What the task asks —
Scan the records for the word "where". Copy each line that includes it.

Data in this exercise —
=====
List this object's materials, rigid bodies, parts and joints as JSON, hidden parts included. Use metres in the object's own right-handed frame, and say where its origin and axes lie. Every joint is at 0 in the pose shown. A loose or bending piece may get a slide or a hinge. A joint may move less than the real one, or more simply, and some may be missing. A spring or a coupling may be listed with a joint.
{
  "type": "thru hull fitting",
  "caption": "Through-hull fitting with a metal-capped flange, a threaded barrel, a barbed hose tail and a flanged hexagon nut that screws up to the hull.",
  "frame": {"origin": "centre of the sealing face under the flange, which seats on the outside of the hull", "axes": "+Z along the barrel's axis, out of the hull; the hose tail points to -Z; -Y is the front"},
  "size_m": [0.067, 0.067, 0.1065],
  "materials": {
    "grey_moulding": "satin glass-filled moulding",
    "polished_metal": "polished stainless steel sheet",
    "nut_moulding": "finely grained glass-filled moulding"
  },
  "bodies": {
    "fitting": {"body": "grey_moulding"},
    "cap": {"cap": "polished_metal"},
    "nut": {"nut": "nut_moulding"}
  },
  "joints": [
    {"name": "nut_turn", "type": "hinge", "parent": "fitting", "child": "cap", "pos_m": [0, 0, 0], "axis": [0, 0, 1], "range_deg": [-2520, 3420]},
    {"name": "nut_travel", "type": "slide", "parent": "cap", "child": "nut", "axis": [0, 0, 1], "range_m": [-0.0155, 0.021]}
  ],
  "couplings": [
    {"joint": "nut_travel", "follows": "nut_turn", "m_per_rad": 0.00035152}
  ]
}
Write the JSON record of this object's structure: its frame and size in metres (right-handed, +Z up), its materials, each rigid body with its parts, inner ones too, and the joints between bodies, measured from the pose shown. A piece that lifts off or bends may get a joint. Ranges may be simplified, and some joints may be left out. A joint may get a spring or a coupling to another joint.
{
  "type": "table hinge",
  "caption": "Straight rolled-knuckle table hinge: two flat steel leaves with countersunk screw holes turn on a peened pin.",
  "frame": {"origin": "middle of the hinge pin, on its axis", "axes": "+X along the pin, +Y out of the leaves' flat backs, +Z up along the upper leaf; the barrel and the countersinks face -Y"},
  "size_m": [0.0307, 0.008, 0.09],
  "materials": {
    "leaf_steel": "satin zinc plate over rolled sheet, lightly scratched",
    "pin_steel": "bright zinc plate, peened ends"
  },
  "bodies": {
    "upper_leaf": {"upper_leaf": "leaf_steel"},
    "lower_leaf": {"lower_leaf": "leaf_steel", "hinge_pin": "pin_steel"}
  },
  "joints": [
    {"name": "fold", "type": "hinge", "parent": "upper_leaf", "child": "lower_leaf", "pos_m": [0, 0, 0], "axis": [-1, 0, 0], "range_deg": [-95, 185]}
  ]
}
=====
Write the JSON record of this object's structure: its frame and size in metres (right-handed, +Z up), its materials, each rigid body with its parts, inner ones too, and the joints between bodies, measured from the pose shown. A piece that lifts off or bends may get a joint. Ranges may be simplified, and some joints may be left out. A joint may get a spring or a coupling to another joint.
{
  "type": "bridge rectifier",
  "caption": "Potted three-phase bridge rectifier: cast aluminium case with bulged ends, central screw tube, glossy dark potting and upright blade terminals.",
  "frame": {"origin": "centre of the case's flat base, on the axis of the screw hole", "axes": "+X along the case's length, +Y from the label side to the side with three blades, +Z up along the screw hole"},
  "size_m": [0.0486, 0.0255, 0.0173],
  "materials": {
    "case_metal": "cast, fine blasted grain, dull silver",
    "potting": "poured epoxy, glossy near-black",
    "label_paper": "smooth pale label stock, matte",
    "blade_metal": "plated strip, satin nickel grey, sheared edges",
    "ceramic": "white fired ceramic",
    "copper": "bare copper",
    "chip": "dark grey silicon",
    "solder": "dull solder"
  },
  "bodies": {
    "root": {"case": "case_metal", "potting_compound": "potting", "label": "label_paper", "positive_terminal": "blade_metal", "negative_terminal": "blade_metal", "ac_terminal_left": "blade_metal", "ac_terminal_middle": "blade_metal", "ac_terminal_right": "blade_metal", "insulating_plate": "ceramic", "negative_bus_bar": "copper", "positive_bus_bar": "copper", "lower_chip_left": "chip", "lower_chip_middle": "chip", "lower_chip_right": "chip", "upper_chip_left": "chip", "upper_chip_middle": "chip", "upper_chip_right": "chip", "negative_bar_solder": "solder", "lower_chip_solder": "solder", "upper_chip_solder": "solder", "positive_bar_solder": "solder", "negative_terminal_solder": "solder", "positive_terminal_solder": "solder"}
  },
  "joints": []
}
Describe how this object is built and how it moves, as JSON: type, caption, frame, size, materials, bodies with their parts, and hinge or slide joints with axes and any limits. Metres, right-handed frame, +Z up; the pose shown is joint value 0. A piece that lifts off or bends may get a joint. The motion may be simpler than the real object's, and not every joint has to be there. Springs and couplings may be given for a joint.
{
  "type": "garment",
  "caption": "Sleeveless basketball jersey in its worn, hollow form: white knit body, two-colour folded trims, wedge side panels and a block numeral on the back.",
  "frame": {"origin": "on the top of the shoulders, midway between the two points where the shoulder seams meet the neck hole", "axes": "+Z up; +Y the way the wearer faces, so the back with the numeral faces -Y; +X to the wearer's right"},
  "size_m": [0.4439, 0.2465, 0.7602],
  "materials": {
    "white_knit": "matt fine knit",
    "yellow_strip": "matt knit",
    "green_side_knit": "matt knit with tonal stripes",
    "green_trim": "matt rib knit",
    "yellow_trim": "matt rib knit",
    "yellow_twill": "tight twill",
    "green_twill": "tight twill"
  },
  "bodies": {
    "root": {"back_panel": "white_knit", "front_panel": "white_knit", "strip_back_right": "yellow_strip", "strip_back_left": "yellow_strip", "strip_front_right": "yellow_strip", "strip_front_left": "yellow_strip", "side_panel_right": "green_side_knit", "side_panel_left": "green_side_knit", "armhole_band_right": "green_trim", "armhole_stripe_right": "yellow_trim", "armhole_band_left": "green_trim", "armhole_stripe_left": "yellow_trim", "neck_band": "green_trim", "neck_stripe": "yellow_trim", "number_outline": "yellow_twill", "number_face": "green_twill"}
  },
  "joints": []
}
=====
Response below —
List this object's materials, rigid bodies, parts and joints as JSON, hidden parts included. Use metres in the object's own right-handed frame, and say where its origin and axes lie. Every joint is at 0 in the pose shown. A loose or bending piece may get a slide or a hinge. A joint may move less than the real one, or more simply, and some may be missing. A spring or a coupling may be listed with a joint.
  "frame": {"origin": "on the top of the shoulders, midway between the two points where the shoulder seams meet the neck hole", "axes": "+Z up; +Y the way the wearer faces, so the back with the numeral faces -Y; +X to the wearer's right"},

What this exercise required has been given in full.